Mano a mano che la pandemia da coronavirus si è fatta più grave e il suo impatto negativo sull’economia più profondo, si sono moltiplicate le invocazioni e i richiami ad un nuovo “piano Marshall” per l’Unione europea. Ne ha parlato, ad esempio, anche il presidente del Parlamento europeo David Sassoli.

È un richiamo tuttavia problematico, per diversi motivi. La rivista Diritto Mercato Tecnologia ne ha discusso con Giovanni Farese, professore di Storia dell’economia presso l’Università Europea di Roma e presidente dell’Istituto per la Cultura dell’Innovazione.

Riportiamo di seguito l’intervista, disponibile a questo link.

In un articolo per Aspenia online, lei ha spiegato che il piano Marshall fu reso possibile da un contesto molto diverso da quello attuale: oggi manca, innanzitutto, una forte leadership americana. In passato gli Stati Uniti vedevano nell’Europa un alleato da sostenere e da proteggere dalle influenze sovietiche. Oggi – sostituendo l’URSS con la Cina – è ancora così?

Nell’articolo che lei generosamente cita, ho fatto riferimento allo “spirito” e non alla “lettera” del piano Marshall – lo European Recovery Program annunciato dal segretario di Stato George Marshall nel 1947 e approvato dal Congresso americano nel 1948 – perché quel piano fu reso possibile da condizioni che non esistono più. Lo spirito è quello della collaborazione post-bellica.

Il rischio oggi (ed è in parte già una realtà in corso) è che ciascun paese faccia da sé, ma che alla fine ci si ritrovi tutti più deboli e indifesi. Alcuni paesi europei hanno oggi lo spazio fiscale per interventi massicci: si ha dunque l’impressione di salvarsi, per il momento, da soli.

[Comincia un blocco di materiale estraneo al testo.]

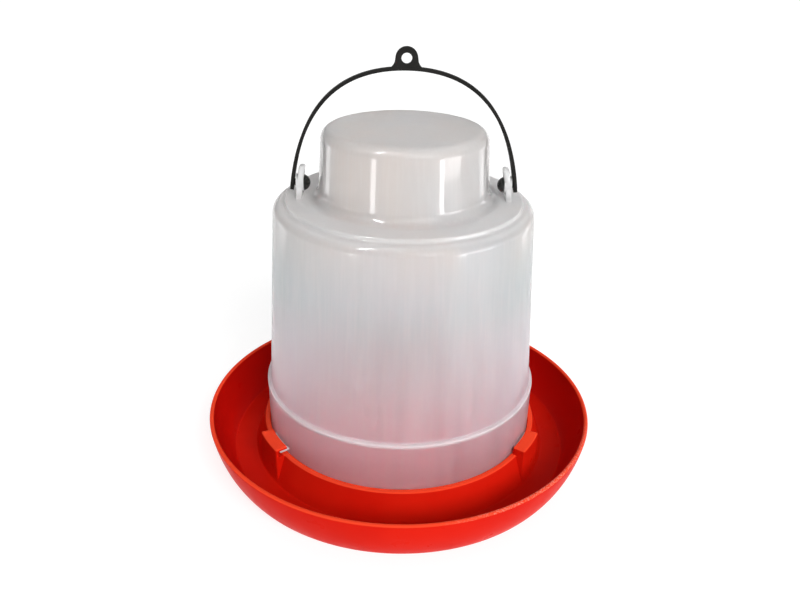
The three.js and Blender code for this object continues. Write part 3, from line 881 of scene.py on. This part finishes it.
def soft_box(name, azimuth, place, width, height, radiance, shows_in, aim=0.12):
    """A rectangular light at place = (distance, height), aimed at the Z axis at height aim.

    It shows in "gloss" (as a reflection only) or in "matt" (it lights, and makes no reflection).
    """
    data = bpy.data.lights.new(name, "AREA")
    data.shape = "RECTANGLE"
    data.size = width
    data.size_y = height
    data.energy = radiance * math.pi * width * height
    light = add_object(name, data)
    distance, level = place
    light.location = distance * direction(azimuth, 0) + Vector((0, 0, level))
    toward = Vector((0, 0, aim)) - light.location
    light.rotation_euler = toward.to_track_quat("-Z", "Y").to_euler()
    light.visible_camera = False
    light.visible_glossy = shows_in == "gloss"
    light.visible_diffuse = shows_in == "matt"
    light.visible_transmission = shows_in == "matt"


def sun(name, azimuth, elevation, strength, angle):
    """A distant soft light that makes no highlights."""
    data = bpy.data.lights.new(name, "SUN")
    data.energy = strength
    data.angle = math.radians(angle)
    light = add_object(name, data)
    light.rotation_euler = (-direction(azimuth, elevation)).to_track_quat("-Z", "Y").to_euler()
    light.visible_glossy = False


def studio_world():
    """White surroundings that are brightest low down behind the object, on its right.

    Seen directly they are plain white, like the floor.
    """
    world = bpy.data.worlds.new("studio")
    world.use_nodes = True
    tree = world.node_tree
    coords = tree.nodes.new("ShaderNodeTexCoord")
    facing = tree.nodes.new("ShaderNodeVectorMath")
    facing.operation = "DOT_PRODUCT"
    facing.inputs[1].default_value = direction(WORLD_AZIMUTH, WORLD_ELEVATION)
    strength = tree.nodes.new("ShaderNodeMapRange")
    strength.interpolation_type = "SMOOTHSTEP"
    strength.inputs["From Min"].default_value = -0.6
    strength.inputs["From Max"].default_value = 1.0
    strength.inputs["To Min"].default_value = WORLD_DIM
    strength.inputs["To Max"].default_value = WORLD_BRIGHT
    tree.links.new(coords.outputs["Generated"], facing.inputs[0])
    tree.links.new(facing.outputs["Value"], strength.inputs["Value"])
    path = tree.nodes.new("ShaderNodeLightPath")
    backdrop = tree.nodes.new("ShaderNodeMix")
    backdrop.inputs["B"].default_value = 1.0
    tree.links.new(path.outputs["Is Camera Ray"], backdrop.inputs["Factor"])
    tree.links.new(strength.outputs["Result"], backdrop.inputs["A"])
    tree.links.new(backdrop.outputs["Result"], tree.nodes["Background"].inputs["Strength"])
    tree.nodes["Background"].inputs["Color"].default_value = (1, 1, 1, 1)
    bpy.context.scene.world = world


def set_light():
    studio_world()
    bpy.context.scene.view_settings.view_transform = "Standard"
    sun("key", 26, 33, 2.5, 30)
    soft_box("left_strip", -40, (0.60, 0.135), 0.07, 0.13, 9, "gloss")
    soft_box("right_strip", 46, (0.60, 0.135), 0.06, 0.13, 13, "gloss")
    soft_box("right_pane", 42, (0.40, 0.14), 0.08, 0.28, 1.2, "gloss")
    soft_box("far_right_pane", 62, (0.40, 0.14), 0.10, 0.28, 0.8, "gloss")
    soft_box("right_box", 62, (0.80, 0.20), 0.36, 0.24, 6, "gloss")
    soft_box("left_lamp", -45, (0.67, 1.12), 0.07, 0.42, 60, "gloss")
    soft_box("left_rim", -118, (0.60, 0.10), 0.12, 0.20, 1.7, "gloss")
    soft_box("right_rim", 118, (0.60, 0.10), 0.12, 0.20, 1.7, "gloss")
    soft_box("front_panel", 18, (0.30, 0.03), 0.10, 0.05, 0.6, "matt", 0.02)
    soft_box("left_panel", -72, (0.42, 0.04), 0.20, 0.05, 4, "matt", 0.04)
    soft_box("left_fill", -70, (0.80, 0.70), 0.50, 0.50, 0.25, "matt")


def make_floor():
    size = FLOOR_HALF_SIZE
    bm = bmesh.new()
    corners = ((-size, -size), (size, -size), (size, size), (-size, size))
    bm.faces.new([bm.verts.new((x, y, 0)) for x, y in corners])
    floor = add_object("floor", finish_mesh(bm, "floor"))
    floor.data.materials.append(floor_paint())


# ---- the waterer ----

def place_piece(piece, material, body, node):
    piece.data.materials.clear()
    piece.data.materials.append(material)
    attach(piece, body)
    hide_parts(node)


set_camera()
set_light()
make_floor()
pin_material = pin_plastic()
place_piece(make_tray(), tray_plastic(), "tray", "drinking_tray")
place_piece(make_fount(), fount_plastic(), "fount", "water_fount")
place_piece(make_bail(), bail_plastic(), "bail", "bail")
place_piece(make_pin("right_pivot_pin", 1), pin_material, "bail", "pivot_pin_right")
place_piece(make_pin("left_pivot_pin", -1), pin_material, "bail", "pivot_pin_left")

Ma nel medio termine, in un mondo che sarà relativamente meno globalizzato nel prossimo decennio, se si riduce lo spazio per l’export europeo, le conseguenze saranno gravi per tutti. Occorre rilanciare la domanda interna e il mercato interno.

Non si tratta solo di un richiamo alla solidarietà, pur necessario in una comunità, ma di riconoscere i propri interessi di lungo periodo. Un’Europa più forte è nell’interesse di tutti, specie a fronte della nuova guerra fredda a cui lei allude nella sua domanda.

La ricostruzione non dovrebbe fermarsi alla sanità, ma configurare un piano per i beni pubblici europei, dall’ambiente, all’istruzione, alla mobilità, alle reti, anche immateriali. La crescita economica è legata ai beni pubblici. La nuova guerra fredda è e sarà, come la prima, una guerra fredda industriale e tecnologica.

Alla luce delle parole di Mario Draghi e della sua richiesta di un “cambio di mentalità”, quali sono – secondo lei – gli scenari possibili per l’Italia e per l’Europa?

Nel breve termine, gli scenari sono quelli di una forte contrazione, ma occorre premettere che tutti gli scenari dipendono dalla durata della pandemia: alcuni paesi sono indietro di settimane, altri di mesi. Pensi all’Africa. L’impatto sui più poveri può essere devastante.

In ogni caso, il PIL mondiale potrebbe decrescere del 2 per cento, quello dell’area euro del 4 e quello dell’Italia tra il 5 e, secondo alcuni, il 10 per cento. In questo contesto, occorre anzitutto assicurare la vita delle imprese (attraverso la liquidità bancaria e le garanzie pubbliche) e i posti di lavoro, condizionandoli al mantenimento dei livelli di occupazione. Se si erode la capacità produttiva oggi, si erode domani la base fiscale domani, con conseguenze sulle politiche pubbliche.

Nel medio-termine – ma la discussione è già iniziata – si tratta di individuare strumenti europei per scopi europei. I paesi “frugali” propongono di affidarsi il MES (che tra le altre cose non piace ai sovranisti del Sud Europa); i paesi “espansivi” a qualche forma di Eurobond (che tra le altre cose non piacciono ai sovranisti del Nord Europa).

C’è una strada intermedia: il motore della ricostruzione potrebbe essere la Banca europea per gli investimenti, che già oggi svolge un lavoro egregio, ma che avrebbe bisogno di un aumento di capitale affinché il suo intervento possa essere adeguato alle necessità del momento.

Le sue obbligazioni sarebbero sottoscritte anche dalla Banca centrale europea, come già avviene oggi, ma con una novità: la BCE ha recentemente rimosso il limite del trenta per cento alla sottoscrizione delle emissioni di un singolo emittente e del cinquanta per cento sulla singola emissione, creando così uno spazio non solo finanziario, ma soprattutto politico, per far avanzare il processo di integrazione.